Sometimes keeping the peace tested Bird's diplomacy.
"It's like anything in life: You pick your battles," she says. "I have not always done this right. I could tell you stories of times when I should have been more confrontational, but instead, I kind of bobbed and weaved and avoided what could have been potential conflict on a team.
"There are times you just have to swallow something and move on. That's learned. There are subtleties you pick up with experience. I don't think I would have been telling you this at 22."
Still, players have always responded to her. As Taurasi puts it, "I can tell you to go set a screen, but if you don't like me, you're going to tell me to F off. When Sue says it, you want to do it for her."
This season, Bird is averaging 10.8 points and 6.9 assists for the Storm, and she is on her way to breaking Ticha Penicheiro's WNBA career assist record (64 short). She also has a knack for hitting clutch shots -- the daggers -- which gained her the nickname Sue "Die, b----es!" Bird, or "DB" for short, from admiring fans on internet message boards.

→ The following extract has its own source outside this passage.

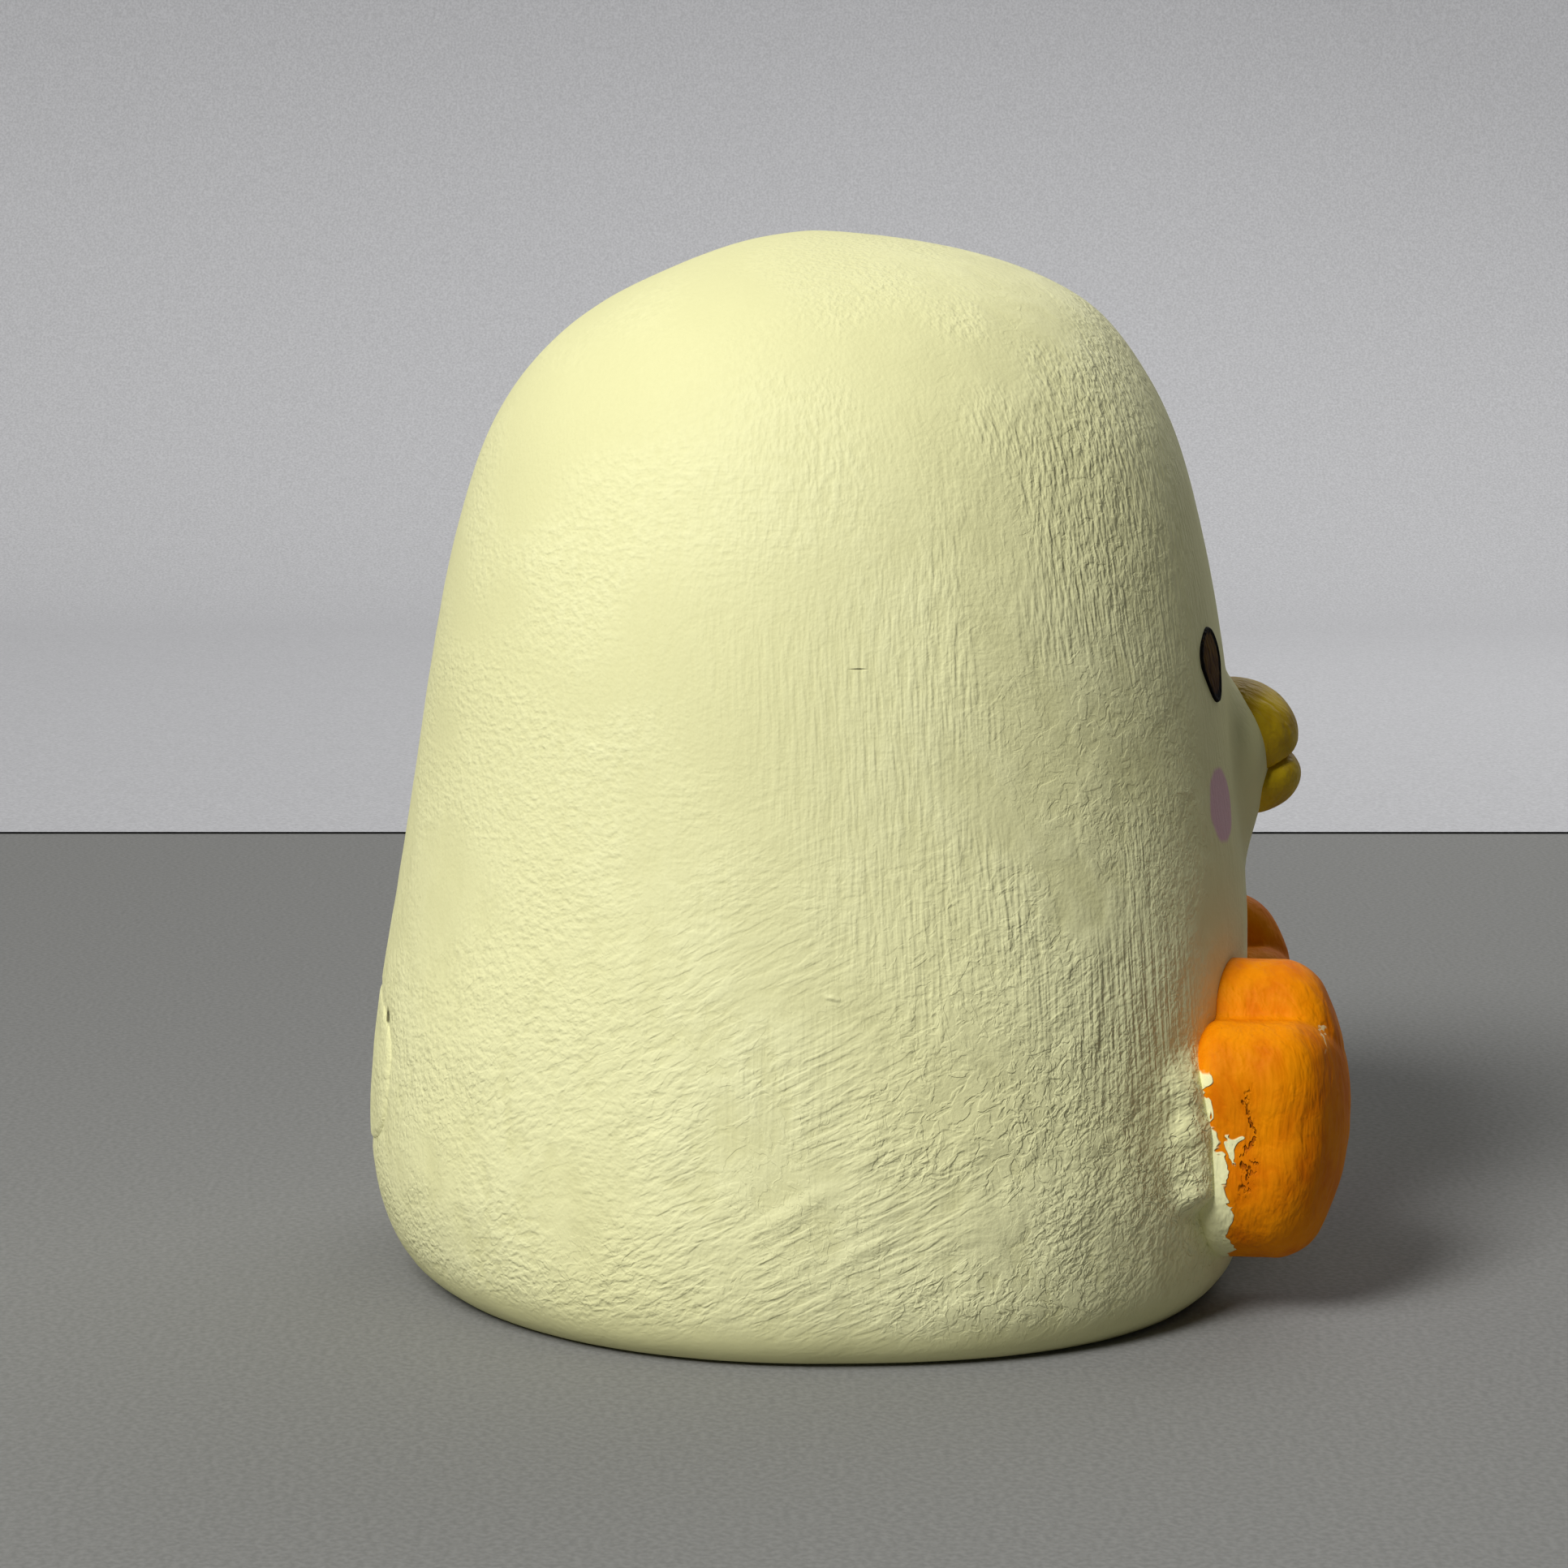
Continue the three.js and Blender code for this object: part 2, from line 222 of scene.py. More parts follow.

"I witnessed it for seven years," Agler says. "Multiple times that she hit the shot or the free throws to win a game or were at the biggest moments."
As competitive as she is, Bird would never actually use that language with opponents. But she can be hilariously blunt when it comes to the "bandwagon that hates on women's basketball" and the random guys who are obsessed with the idea that they could beat her one-on-one.
"You know what? If you're say, 6-2 or bigger, and you played basketball on a decent level, and you're still in shape, maybe you might beat me one-on-one," Bird says. "I actually don't give a s---. I am a better basketball player than you, and that's the bottom line."
Cavaliers point guard Kyrie Irving, who befriended Bird at the Olympics last year, would agree.
"She plays with a fluidity you don't often see," Irving said after attending a recent Storm game. "She's the consummate professional, as well as understanding the game of basketball in its totality.
"I finally get the chance now to know her as a person. But you can call me one of those people who's been a Sue Bird fan in the background for a long time."